If Portland and Multnomah County police were hesitant to accept that they might have to form a task force of their own, no one could blame them. It’s an old joke among homicide detectives that, given a “loser” case, they might just drag the body over a county or state line and let some other department solve the crime. With all the hassles the Washington investigators had endured over the past five years with the Green River case, no other jurisdiction envied them.

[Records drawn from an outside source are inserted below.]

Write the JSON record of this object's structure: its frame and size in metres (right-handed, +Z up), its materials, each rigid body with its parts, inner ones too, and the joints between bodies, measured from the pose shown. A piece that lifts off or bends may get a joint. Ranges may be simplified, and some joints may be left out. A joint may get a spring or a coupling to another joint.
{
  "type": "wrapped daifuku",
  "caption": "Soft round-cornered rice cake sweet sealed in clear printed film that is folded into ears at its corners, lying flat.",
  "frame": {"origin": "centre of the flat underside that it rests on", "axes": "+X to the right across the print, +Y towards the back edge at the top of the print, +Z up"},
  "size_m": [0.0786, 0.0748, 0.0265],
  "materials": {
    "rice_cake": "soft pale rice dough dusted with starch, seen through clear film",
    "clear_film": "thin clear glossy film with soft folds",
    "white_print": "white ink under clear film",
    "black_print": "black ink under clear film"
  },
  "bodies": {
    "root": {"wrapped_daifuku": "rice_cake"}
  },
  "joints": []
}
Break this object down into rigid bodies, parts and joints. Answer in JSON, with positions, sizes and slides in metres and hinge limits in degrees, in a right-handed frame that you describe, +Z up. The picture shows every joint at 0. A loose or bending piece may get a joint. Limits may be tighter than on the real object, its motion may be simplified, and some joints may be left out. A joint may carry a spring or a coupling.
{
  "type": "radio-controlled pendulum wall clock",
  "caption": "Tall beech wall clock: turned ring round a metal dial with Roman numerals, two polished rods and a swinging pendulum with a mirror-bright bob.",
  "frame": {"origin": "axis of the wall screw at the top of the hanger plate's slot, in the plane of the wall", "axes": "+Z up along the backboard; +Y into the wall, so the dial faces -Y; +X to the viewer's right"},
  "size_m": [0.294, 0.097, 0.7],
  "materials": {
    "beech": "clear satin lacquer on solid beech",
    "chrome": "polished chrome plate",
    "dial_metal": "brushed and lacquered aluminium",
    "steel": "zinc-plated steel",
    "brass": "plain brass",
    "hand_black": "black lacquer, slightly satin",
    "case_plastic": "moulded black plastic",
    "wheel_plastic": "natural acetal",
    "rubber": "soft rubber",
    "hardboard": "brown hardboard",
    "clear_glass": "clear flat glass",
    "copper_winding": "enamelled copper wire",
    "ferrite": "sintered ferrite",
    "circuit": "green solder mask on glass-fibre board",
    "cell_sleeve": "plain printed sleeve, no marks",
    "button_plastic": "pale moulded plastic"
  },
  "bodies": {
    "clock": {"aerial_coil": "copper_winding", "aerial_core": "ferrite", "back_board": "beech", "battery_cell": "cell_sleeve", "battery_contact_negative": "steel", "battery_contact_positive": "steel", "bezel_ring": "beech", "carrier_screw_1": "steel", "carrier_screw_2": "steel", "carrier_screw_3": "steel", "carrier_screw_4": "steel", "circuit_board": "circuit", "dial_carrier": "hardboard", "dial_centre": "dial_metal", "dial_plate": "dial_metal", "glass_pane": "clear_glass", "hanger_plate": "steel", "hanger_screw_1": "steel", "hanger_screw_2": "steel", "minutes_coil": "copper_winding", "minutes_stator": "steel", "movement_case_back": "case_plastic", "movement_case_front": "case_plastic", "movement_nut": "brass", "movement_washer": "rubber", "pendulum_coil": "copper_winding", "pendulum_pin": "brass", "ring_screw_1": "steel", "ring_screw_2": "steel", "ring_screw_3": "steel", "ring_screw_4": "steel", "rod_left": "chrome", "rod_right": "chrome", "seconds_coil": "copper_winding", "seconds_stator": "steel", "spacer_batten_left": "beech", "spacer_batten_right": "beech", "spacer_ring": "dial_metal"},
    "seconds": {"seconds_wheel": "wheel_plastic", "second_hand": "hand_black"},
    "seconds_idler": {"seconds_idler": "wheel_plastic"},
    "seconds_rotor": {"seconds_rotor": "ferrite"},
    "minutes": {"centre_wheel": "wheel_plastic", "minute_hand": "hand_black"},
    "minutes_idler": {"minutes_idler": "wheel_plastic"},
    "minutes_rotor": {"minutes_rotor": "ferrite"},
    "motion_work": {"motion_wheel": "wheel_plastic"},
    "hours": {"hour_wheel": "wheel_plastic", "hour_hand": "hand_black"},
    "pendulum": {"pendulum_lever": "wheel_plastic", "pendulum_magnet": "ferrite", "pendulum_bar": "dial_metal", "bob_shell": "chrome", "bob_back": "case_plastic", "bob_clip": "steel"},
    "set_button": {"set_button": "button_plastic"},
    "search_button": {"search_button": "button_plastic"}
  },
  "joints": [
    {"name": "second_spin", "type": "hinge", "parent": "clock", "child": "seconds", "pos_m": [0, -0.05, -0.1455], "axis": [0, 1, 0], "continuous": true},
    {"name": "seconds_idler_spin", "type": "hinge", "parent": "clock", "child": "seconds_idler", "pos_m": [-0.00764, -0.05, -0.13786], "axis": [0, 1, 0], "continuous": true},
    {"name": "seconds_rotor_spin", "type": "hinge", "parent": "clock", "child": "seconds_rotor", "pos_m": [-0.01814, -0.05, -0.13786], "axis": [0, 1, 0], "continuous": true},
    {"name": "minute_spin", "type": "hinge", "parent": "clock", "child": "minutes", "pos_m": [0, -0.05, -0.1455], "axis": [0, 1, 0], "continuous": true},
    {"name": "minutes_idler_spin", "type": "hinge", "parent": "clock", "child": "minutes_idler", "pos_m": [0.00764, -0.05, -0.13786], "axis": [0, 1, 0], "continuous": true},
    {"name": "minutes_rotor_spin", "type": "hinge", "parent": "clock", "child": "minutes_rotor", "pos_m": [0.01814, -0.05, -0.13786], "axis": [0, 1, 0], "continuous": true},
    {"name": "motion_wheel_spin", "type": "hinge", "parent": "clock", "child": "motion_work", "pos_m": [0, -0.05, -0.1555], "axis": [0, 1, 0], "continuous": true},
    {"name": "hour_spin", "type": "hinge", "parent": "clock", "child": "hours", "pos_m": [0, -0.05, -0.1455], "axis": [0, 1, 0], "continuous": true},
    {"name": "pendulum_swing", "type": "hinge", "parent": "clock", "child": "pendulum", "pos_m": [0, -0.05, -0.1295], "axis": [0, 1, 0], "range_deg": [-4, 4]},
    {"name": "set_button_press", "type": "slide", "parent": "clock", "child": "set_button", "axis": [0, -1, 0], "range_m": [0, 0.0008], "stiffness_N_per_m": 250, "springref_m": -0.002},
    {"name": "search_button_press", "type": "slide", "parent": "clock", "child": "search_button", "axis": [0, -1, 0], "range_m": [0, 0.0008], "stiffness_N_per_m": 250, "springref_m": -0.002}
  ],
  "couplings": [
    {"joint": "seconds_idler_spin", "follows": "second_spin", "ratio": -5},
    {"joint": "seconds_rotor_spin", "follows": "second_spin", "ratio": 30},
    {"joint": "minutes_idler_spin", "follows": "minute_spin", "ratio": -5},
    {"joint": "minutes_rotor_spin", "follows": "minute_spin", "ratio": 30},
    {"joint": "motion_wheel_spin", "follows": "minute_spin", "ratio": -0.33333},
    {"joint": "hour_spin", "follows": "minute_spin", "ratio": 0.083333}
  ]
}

Meanwhile, prostitutes had begun to disappear from the streets of Vancouver, British Columbia—only a four-hour drive north of Seattle. Indeed, the whole West Coast seemed to be riddled by the newest identifiable scourge known in criminal history: the serial killer. And Portland was having its own siege. By midsummer 1987, more prostitutes were missing in Portland. The incident reports sounded all too familiar. One young woman was picked up as she walked toward a 7-Eleven to buy cigarettes. The male driver looked innocuous and seemed quite pleasant. However, he drove past her neighborhood, and as they left the urban area, he tromped hard on his accelerator and told her that he had always wanted to take a woman into the woods, tie her up, and have sex with her. As he hit speeds near sixty miles an hour, she decided to take a chance. Anything would be preferable to being alone with this man who was clearly dangerous. She brought her elbow down on the door handle and tumbled out of the moving car. She hit the road hard. Although she was badly injured and bleeding from “road rash,” she was alive when a truck driver found her lying on the highway and called for an ambulance.